Valentine’s Day Chocolate Maligned, Politicized

Shame on any public schools that choose to promote this nonsense!

We now cannot even enjoy without guilt a once-a-year token of affection that we might receive from our admirers. Yes folks, the progressive geniuses at the AFT are telling young students that chocolate should be rejected.

In an article from EIA Online entitled “This Valentine’s Day, Give Her the Gift of Guilt” the American Federation of Teachers (shame on them!) or AFT, is promoting a “Valentine’s Day of Action” to protest the use of child labor in cocoa production in West Africa:

“For many American children—and their parents—chocolate is a delightful treat that adds to the joy of special occasions such as Valentine’s Day. But for children in West Africa, there will be nothing special about that day. It will simply be another desolate day of harvesting cocoa under inexcusable conditions. For that reason, the American Federation of Teachers is organizing a Valentine’s Day of Action to stop the importation of child-harvested cocoa beans or chocolate made from them.”

AFT is savvy enough to avoid suggesting you shouldn’t buy chocolate for Valentine’s Day, but instead limits its recommended action to writing a letter to U.S. Secretary of Agriculture (and former NEA lobbyist) Tom Vilsack, demanding he take the bold action of… issuing guidelines.

But that’s not all. AFT also provides a “Fair Trade Curriculum Unit for Kids” and activity book, designed for grades 2-5. The activity book reads like a bad parody of liberal activism in the schools. Here are a few excerpts:

* Do you think the cocoa farmers get a lot of the money you pay for the chocolate?
Because they don’t get paid very much, many cocoa farmers and their families are poor! How do you feel about that? Do you think that is right?

* Sometimes people create plantations, or large farms, of cocoa trees. Instead of growing the cocoa right inside the forest, while keeping the trees and animals that live there safe, these farms cut down the forest so there is nothing left and then plant only cocoa trees. Many plants and animals lose their homes and cannot survive anymore. (Ed. note: Save the homeless plants!)

* These chemicals make the water and air dirty. Many of the people and animals who breathe the dirty air and drink the dirty water get very sick.

* Kids eat chocolate. When you buy chocolate, companies that sell chocolate make money. They want you to like their chocolate so you will buy it. That is why they care a lot about what you think. And, if thousands of kids tell chocolate companies and businesses that sell chocolate that they want Fair Trade chocolate, then they will change!!!

* One thing you can do is take a pledge to buy Fair Trade chocolate. Let’s take the pledge now together! Repeat after me!

I pledge to buy Fair Trade chocolate so cocoa farmers can build a future full of hope for their families!

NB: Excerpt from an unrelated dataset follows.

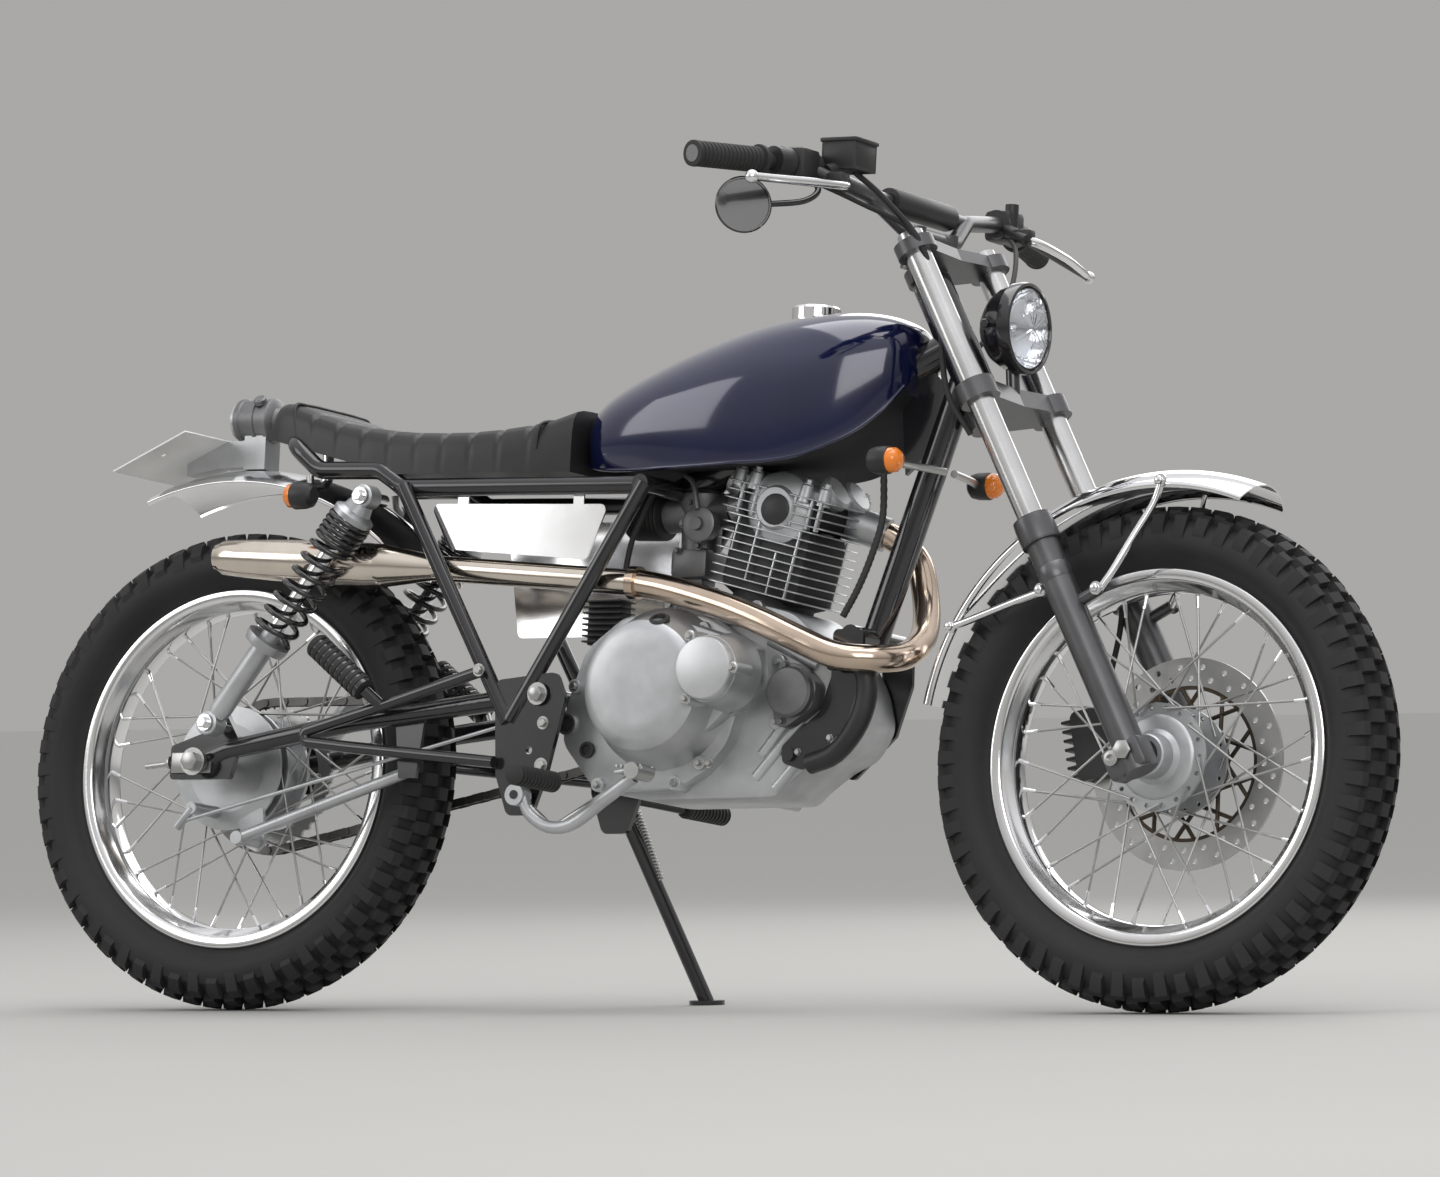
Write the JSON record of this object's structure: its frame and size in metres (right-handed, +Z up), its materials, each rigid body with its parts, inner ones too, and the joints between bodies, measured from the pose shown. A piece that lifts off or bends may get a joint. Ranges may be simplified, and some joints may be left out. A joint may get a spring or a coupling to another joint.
{
  "type": "scrambler motorcycle",
  "caption": "Single-cylinder scrambler motorcycle parked on its side stand, with turning wheels, steering and a folding stand.",
  "frame": {"origin": "on the ground, under the middle of the leaning machine's box", "axes": "+X forward, +Y to the machine's left, the side that it leans to, +Z up"},
  "size_m": [2.0598, 0.9026, 1.1287],
  "materials": {
    "black_gloss": "gloss black paint",
    "tank_paint": "deep navy gloss paint under clear lacquer",
    "engine_silver": "satin cast alloy",
    "polished_aluminium": "polished",
    "stainless": "polished stainless with a bronze heat tint",
    "chrome": "bright chrome",
    "steel": "zinc plated steel",
    "fork_grey": "satin dark grey",
    "tyre_rubber": "matt knobby rubber",
    "grip_rubber": "matt rubber",
    "black_plastic": "satin black",
    "seat_leather": "black, pleated across",
    "lens_glass": "fluted clear glass",
    "lamp_orange": "orange lens in a black shell",
    "plate_white": "blank pale plate",
    "mirror_black": "black shell"
  },
  "bodies": {
    "front_wheel": {"front_tyre": "tyre_rubber", "front_rim": "polished_aluminium", "front_spokes": "chrome", "front_hub": "engine_silver", "brake_disc": "steel"},
    "rear_wheel": {"rear_tyre": "tyre_rubber", "rear_rim": "polished_aluminium", "rear_spokes": "chrome", "rear_hub": "engine_silver", "sprocket": "steel"},
    "steering": {"fork_clamps": "fork_grey", "fork_stanchions": "chrome", "fork_sliders": "fork_grey", "front_axle": "steel", "front_fender": "chrome", "handlebar": "chrome", "grips": "grip_rubber", "hand_controls": "black_plastic", "mirror": "mirror_black", "headlight_shell": "black_gloss", "headlight_lens": "lens_glass", "brake_caliper": "black_gloss"},
    "side_stand": {"side_stand": "black_gloss"},
    "chassis": {"frame_backbone": "black_gloss", "frame_downtube": "black_gloss", "seat_rails": "black_gloss", "frame_struts": "black_gloss", "swingarm": "black_gloss", "rear_axle": "steel", "shock_bodies": "chrome", "shock_springs": "black_gloss", "rear_brake": "engine_silver", "chain": "steel", "crankcase": "engine_silver", "clutch_cover": "engine_silver", "generator_cover": "engine_silver", "cylinder": "engine_silver", "cylinder_head": "engine_silver", "carburettor": "engine_silver", "air_filter": "grip_rubber", "regulator": "engine_silver", "exhaust_header": "stainless", "muffler": "stainless", "fuel_tank": "tank_paint", "tank_cap": "chrome", "seat": "seat_leather", "side_panels": "polished_aluminium", "rear_fender": "polished_aluminium", "tail_lamp": "engine_silver", "number_plate": "plate_white", "indicators": "lamp_orange", "foot_pegs": "grip_rubber", "passenger_hangers": "black_gloss", "foot_levers": "steel"}
  },
  "joints": [
    {"name": "steering_turn", "type": "hinge", "parent": "chassis", "child": "steering", "pos_m": [0.37391, -0.02424, 0.8566], "axis": [-0.4695, 0.1081, 0.8763], "range_deg": [-38, 38]},
    {"name": "front_spin", "type": "hinge", "parent": "steering", "child": "front_wheel", "pos_m": [0.705, -0.09002, 0.32316], "axis": [0, 0.9925, -0.1224], "continuous": true},
    {"name": "rear_spin", "type": "hinge", "parent": "chassis", "child": "rear_wheel", "pos_m": [-0.708, -0.09039, 0.32018], "axis": [0, 0.9925, -0.1224], "continuous": true},
    {"name": "stand_fold", "type": "hinge", "parent": "chassis", "child": "side_stand", "pos_m": [-0.188, 0.0422, 0.25144], "axis": [0.114, 0.949, 0.294], "range_deg": [0, 100]}
  ]
}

The 63-page curriculum guide has a lot more in the same vein, and lets you finish a lesson with a large group activity – repeating the Chocolate Rhyme:

One, two, three, cho
One, two, three, co
One, two, three, late!
Chocolate, chocolate
Fair Trade chocolate!

As you might suspect, the “fair trade” issue is a little more nuanced than AFT suggests, but who needs a lecture on economics when you’ve got a roomful of second-graders chanting the Chocolate Rhyme?

Potential admirers take note; all gifts of Valentine chocolate will be gratefully accepted!